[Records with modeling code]
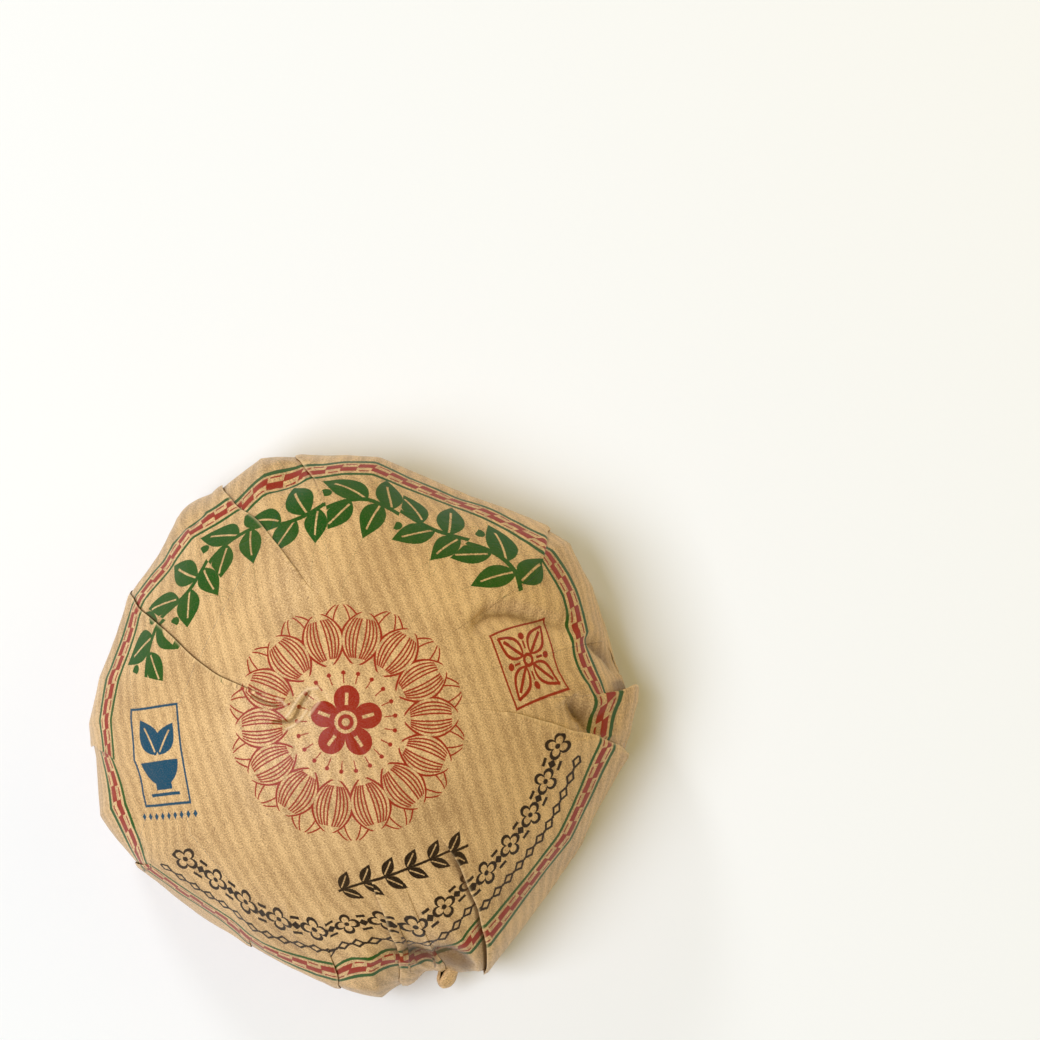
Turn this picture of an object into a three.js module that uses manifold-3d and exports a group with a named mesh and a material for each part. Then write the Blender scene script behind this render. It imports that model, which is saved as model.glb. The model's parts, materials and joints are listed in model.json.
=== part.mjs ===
// A tea cake pressed in the shape of a bird's nest and wrapped in one sheet of thin kraft paper.
// The cake lies on its rim with the dome up. The paper is drawn smooth over the dome, laid in
// overlapping pleats down its sides, and gathered with a twist into the hollow underneath.
// The wrapped cake can't be seen into, so it is one closed solid.
// Frame: +Z up along the dome's axis, +Y towards the top of the print, origin on the floor in the
// middle of the outline.
import * as THREE from "three";
import { mergeVertices } from "three/addons/utils/BufferGeometryUtils.js";
import Module from "manifold-3d";

// Driving dimensions, in millimetres. Arcs are lengths over the wrapped profile from the apex.
const CAKE_RADIUS = 39.8;
const CAKE_HEIGHT = 43;
const WIDEST_HEIGHT = 7.5;
const DOME_POWER = 2.06;
const FOOT_OUTER = 33;
const FOOT_INNER = 28;
const HOLLOW_DEPTH = 17;
const HOLLOW_POWER = 2.4;
const LIP_POWER = 1.45;
const KNOT_HEIGHT = 6.5;
const KNOT_RADIUS = 6.5;

// The paper stands off the cake in ridges over the rim zone and lies flat again at the foot.
const STAND_OFF_START = 26;
const STAND_OFF_FULL = 53;
const PLEAT_FADE = 11;
const PLEAT_SLOPE = 4.5;
const CREASE_HALF_WIDTH = 0.25;
const GATHER_HEIGHT = 0.7;
const GATHER_PITCH = 14;
const FOOT_GROOVE = 0.45;
const FOOT_GROOVE_WIDTH = 6;
const TWIST = 40;

// Pleats round the rim, counter-clockwise from +X seen from above. rim and inner are the azimuths
// of the crease at the rim and at its inner end, in degrees, reach is the arc where it begins,
// lap is the side whose paper lies on top (1 counter-clockwise, -1 clockwise), and lift is how
// far the lapping edge stands up.
const PLEATS = [
  { rim: -4, inner: -2, reach: 22, lap: -1, lift: 1.0 },
  { rim: 7, inner: 8, reach: 49, lap: -1, lift: 1.7 },
  { rim: 20, inner: 21, reach: 38, lap: 1, lift: 0.9 },
  { rim: 42, inner: 44, reach: 41, lap: 1, lift: 0.8 },
  { rim: 103, inner: 100, reach: 43, lap: -1, lift: 0.8 },
  { rim: 121, inner: 108, reach: 19, lap: 1, lift: 0.9 },
  { rim: 151, inner: 160, reach: 11, lap: 1, lift: 0.9 },
  { rim: 184, inner: 184, reach: 46, lap: -1, lift: 0.7 },
  { rim: 213, inner: 214, reach: 43, lap: 1, lift: 0.9 },
  { rim: 243, inner: 243, reach: 50, lap: -1, lift: 0.5 },
  { rim: 270, inner: 268, reach: 44, lap: -1, lift: 1.1 },
  { rim: 279.5, inner: 277, reach: 20, lap: 1, lift: 0.4 },
  { rim: 289, inner: 287, reach: 45, lap: -1, lift: 1.0 },
  { rim: 298, inner: 302, reach: 18, lap: 1, lift: 1.3 },
];

// Corners of the wrapped outline at its widest, as azimuth and distance from the axis. Between
// them the paper runs straight from corner to corner, or lies on the cake.
const CORNERS = [
  [-62, 44.0], [-7, 43.1], [5, 44.2], [23, 42.6], [39, 44.6], [52, 41.8], [92, 42.4], [108, 44.6],
  [129, 43.8], [150, 42.0], [170, 42.4], [182, 42.9], [202, 43.5], [217, 41.2], [259, 41.1],
  [272, 43.7], [287, 43.4],
];

// The twisted tip of paper that sticks out low at the rim.
const TIP_AZIMUTH = 288.5;
const TIP_START = 37;
const TIP_END = 45.5;
const TIP_Z = 7;
const TIP_RADIUS = 2.3;
const TIP_DROOP = 14;

// Mesh density: columns every few degrees between creases, rings by arc spacing.
const COLUMN_PITCH = 4.2;
const RING_PITCH_DOME = 2.9;
const RING_PITCH_RIM = 2.0;
const PROFILE_STEPS = 400;

const rad = THREE.MathUtils.degToRad;
const smooth = (x, low, high) => THREE.MathUtils.smoothstep(x, low, high);

// One quarter of a superellipse, as [radial, axial] shares at angle a from its axis.
function superellipse(a, power) {
  return [Math.sin(a) ** (2 / power), Math.cos(a) ** (2 / power)];
}

// The wrapped profile from the apex over the rim and foot to the middle of the hollow, as points
// [r, z, arc], with no pleats.
function profileTable() {
  const points = [];
  for (let i = 0; i <= PROFILE_STEPS; i++) {
    const [x, y] = superellipse((i / PROFILE_STEPS) * Math.PI / 2, DOME_POWER);
    points.push([CAKE_RADIUS * x, WIDEST_HEIGHT + (CAKE_HEIGHT - WIDEST_HEIGHT) * y]);
  }
  for (let i = 1; i <= PROFILE_STEPS; i++) {
    const a = (i / PROFILE_STEPS) * Math.PI / 2;
    const r = FOOT_OUTER + (CAKE_RADIUS - FOOT_OUTER) * Math.cos(a);
    points.push([r, WIDEST_HEIGHT * (1 - Math.sin(a))]);
  }
  for (let i = 0; i <= PROFILE_STEPS; i++) {
    const r = FOOT_INNER * (1 - i / PROFILE_STEPS);
    const dome = HOLLOW_DEPTH * (1 - (r / FOOT_INNER) ** HOLLOW_POWER) ** LIP_POWER;
    const knot = KNOT_HEIGHT * Math.exp(-((r / KNOT_RADIUS) ** 2));
    points.push([r, dome - knot * smooth(FOOT_INNER - r, 0, KNOT_RADIUS)]);
  }
  let arc = 0;
  return points.map(([r, z], i) => {
    if (i > 0) arc += Math.hypot(r - points[i - 1][0], z - points[i - 1][1]);
    return [r, z, arc];
  });
}

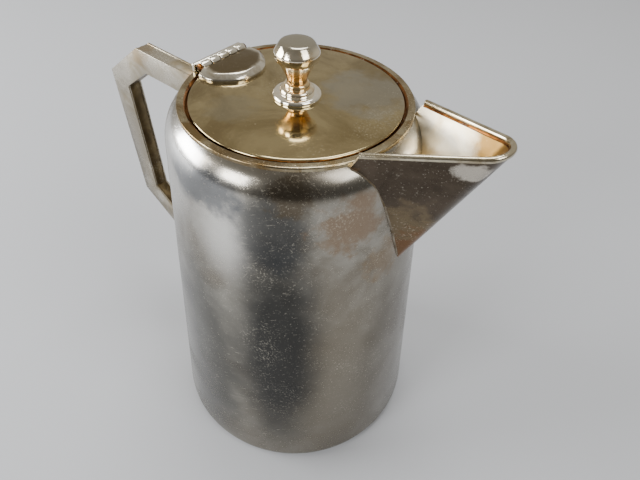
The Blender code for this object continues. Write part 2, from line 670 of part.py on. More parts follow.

◆ TASK OBJECTIVE:
From the records above, please extract every line and repeat it exactly.

◆ SOLUTION TO THIS EXERCISE:
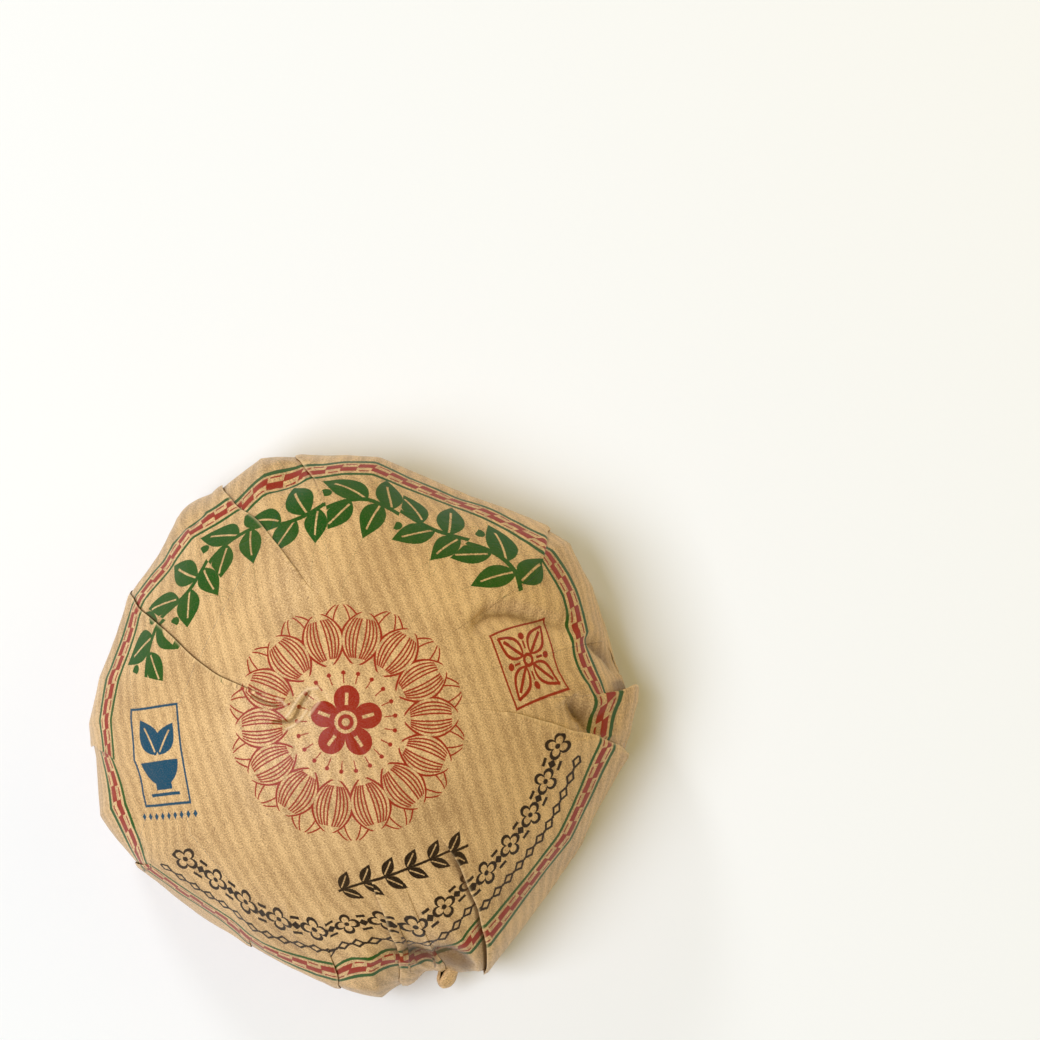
Turn this picture of an object into a three.js module that uses manifold-3d and exports a group with a named mesh and a material for each part. Then write the Blender scene script behind this render. It imports that model, which is saved as model.glb. The model's parts, materials and joints are listed in model.json.
=== part.mjs ===
// A tea cake pressed in the shape of a bird's nest and wrapped in one sheet of thin kraft paper.
// The cake lies on its rim with the dome up. The paper is drawn smooth over the dome, laid in
// overlapping pleats down its sides, and gathered with a twist into the hollow underneath.
// The wrapped cake can't be seen into, so it is one closed solid.
// Frame: +Z up along the dome's axis, +Y towards the top of the print, origin on the floor in the
// middle of the outline.
import * as THREE from "three";
import { mergeVertices } from "three/addons/utils/BufferGeometryUtils.js";
import Module from "manifold-3d";

// Driving dimensions, in millimetres. Arcs are lengths over the wrapped profile from the apex.
const CAKE_RADIUS = 39.8;
const CAKE_HEIGHT = 43;
const WIDEST_HEIGHT = 7.5;
const DOME_POWER = 2.06;
const FOOT_OUTER = 33;
const FOOT_INNER = 28;
const HOLLOW_DEPTH = 17;
const HOLLOW_POWER = 2.4;
const LIP_POWER = 1.45;
const KNOT_HEIGHT = 6.5;
const KNOT_RADIUS = 6.5;

// The paper stands off the cake in ridges over the rim zone and lies flat again at the foot.
const STAND_OFF_START = 26;
const STAND_OFF_FULL = 53;
const PLEAT_FADE = 11;
const PLEAT_SLOPE = 4.5;
const CREASE_HALF_WIDTH = 0.25;
const GATHER_HEIGHT = 0.7;
const GATHER_PITCH = 14;
const FOOT_GROOVE = 0.45;
const FOOT_GROOVE_WIDTH = 6;
const TWIST = 40;

// Pleats round the rim, counter-clockwise from +X seen from above. rim and inner are the azimuths
// of the crease at the rim and at its inner end, in degrees, reach is the arc where it begins,
// lap is the side whose paper lies on top (1 counter-clockwise, -1 clockwise), and lift is how
// far the lapping edge stands up.
const PLEATS = [
  { rim: -4, inner: -2, reach: 22, lap: -1, lift: 1.0 },
  { rim: 7, inner: 8, reach: 49, lap: -1, lift: 1.7 },
  { rim: 20, inner: 21, reach: 38, lap: 1, lift: 0.9 },
  { rim: 42, inner: 44, reach: 41, lap: 1, lift: 0.8 },
  { rim: 103, inner: 100, reach: 43, lap: -1, lift: 0.8 },
  { rim: 121, inner: 108, reach: 19, lap: 1, lift: 0.9 },
  { rim: 151, inner: 160, reach: 11, lap: 1, lift: 0.9 },
  { rim: 184, inner: 184, reach: 46, lap: -1, lift: 0.7 },
  { rim: 213, inner: 214, reach: 43, lap: 1, lift: 0.9 },
  { rim: 243, inner: 243, reach: 50, lap: -1, lift: 0.5 },
  { rim: 270, inner: 268, reach: 44, lap: -1, lift: 1.1 },
  { rim: 279.5, inner: 277, reach: 20, lap: 1, lift: 0.4 },
  { rim: 289, inner: 287, reach: 45, lap: -1, lift: 1.0 },
  { rim: 298, inner: 302, reach: 18, lap: 1, lift: 1.3 },
];

// Corners of the wrapped outline at its widest, as azimuth and distance from the axis. Between
// them the paper runs straight from corner to corner, or lies on the cake.
const CORNERS = [
  [-62, 44.0], [-7, 43.1], [5, 44.2], [23, 42.6], [39, 44.6], [52, 41.8], [92, 42.4], [108, 44.6],
  [129, 43.8], [150, 42.0], [170, 42.4], [182, 42.9], [202, 43.5], [217, 41.2], [259, 41.1],
  [272, 43.7], [287, 43.4],
];

// The twisted tip of paper that sticks out low at the rim.
const TIP_AZIMUTH = 288.5;
const TIP_START = 37;
const TIP_END = 45.5;
const TIP_Z = 7;
const TIP_RADIUS = 2.3;
const TIP_DROOP = 14;

// Mesh density: columns every few degrees between creases, rings by arc spacing.
const COLUMN_PITCH = 4.2;
const RING_PITCH_DOME = 2.9;
const RING_PITCH_RIM = 2.0;
const PROFILE_STEPS = 400;

const rad = THREE.MathUtils.degToRad;
const smooth = (x, low, high) => THREE.MathUtils.smoothstep(x, low, high);

// One quarter of a superellipse, as [radial, axial] shares at angle a from its axis.
function superellipse(a, power) {
  return [Math.sin(a) ** (2 / power), Math.cos(a) ** (2 / power)];
}

// The wrapped profile from the apex over the rim and foot to the middle of the hollow, as points
// [r, z, arc], with no pleats.
function profileTable() {
  const points = [];
  for (let i = 0; i <= PROFILE_STEPS; i++) {
    const [x, y] = superellipse((i / PROFILE_STEPS) * Math.PI / 2, DOME_POWER);
    points.push([CAKE_RADIUS * x, WIDEST_HEIGHT + (CAKE_HEIGHT - WIDEST_HEIGHT) * y]);
  }
  for (let i = 1; i <= PROFILE_STEPS; i++) {
    const a = (i / PROFILE_STEPS) * Math.PI / 2;
    const r = FOOT_OUTER + (CAKE_RADIUS - FOOT_OUTER) * Math.cos(a);
    points.push([r, WIDEST_HEIGHT * (1 - Math.sin(a))]);
  }
  for (let i = 0; i <= PROFILE_STEPS; i++) {
    const r = FOOT_INNER * (1 - i / PROFILE_STEPS);
    const dome = HOLLOW_DEPTH * (1 - (r / FOOT_INNER) ** HOLLOW_POWER) ** LIP_POWER;
    const knot = KNOT_HEIGHT * Math.exp(-((r / KNOT_RADIUS) ** 2));
    points.push([r, dome - knot * smooth(FOOT_INNER - r, 0, KNOT_RADIUS)]);
  }
  let arc = 0;
  return points.map(([r, z], i) => {
    if (i > 0) arc += Math.hypot(r - points[i - 1][0], z - points[i - 1][1]);
    return [r, z, arc];
  });
}

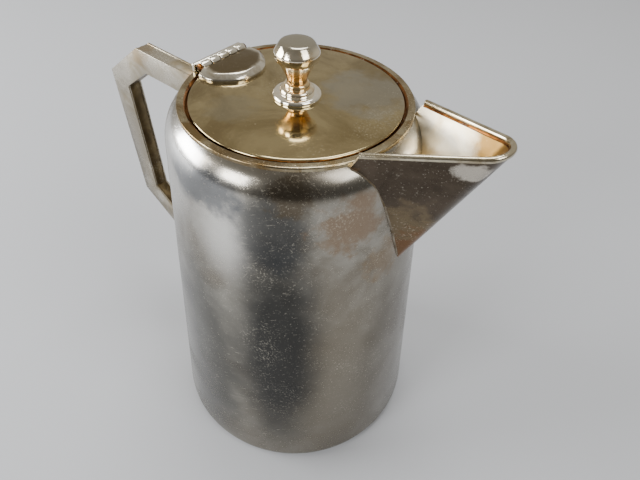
The Blender code for this object continues. Write part 2, from line 670 of part.py on. More parts follow.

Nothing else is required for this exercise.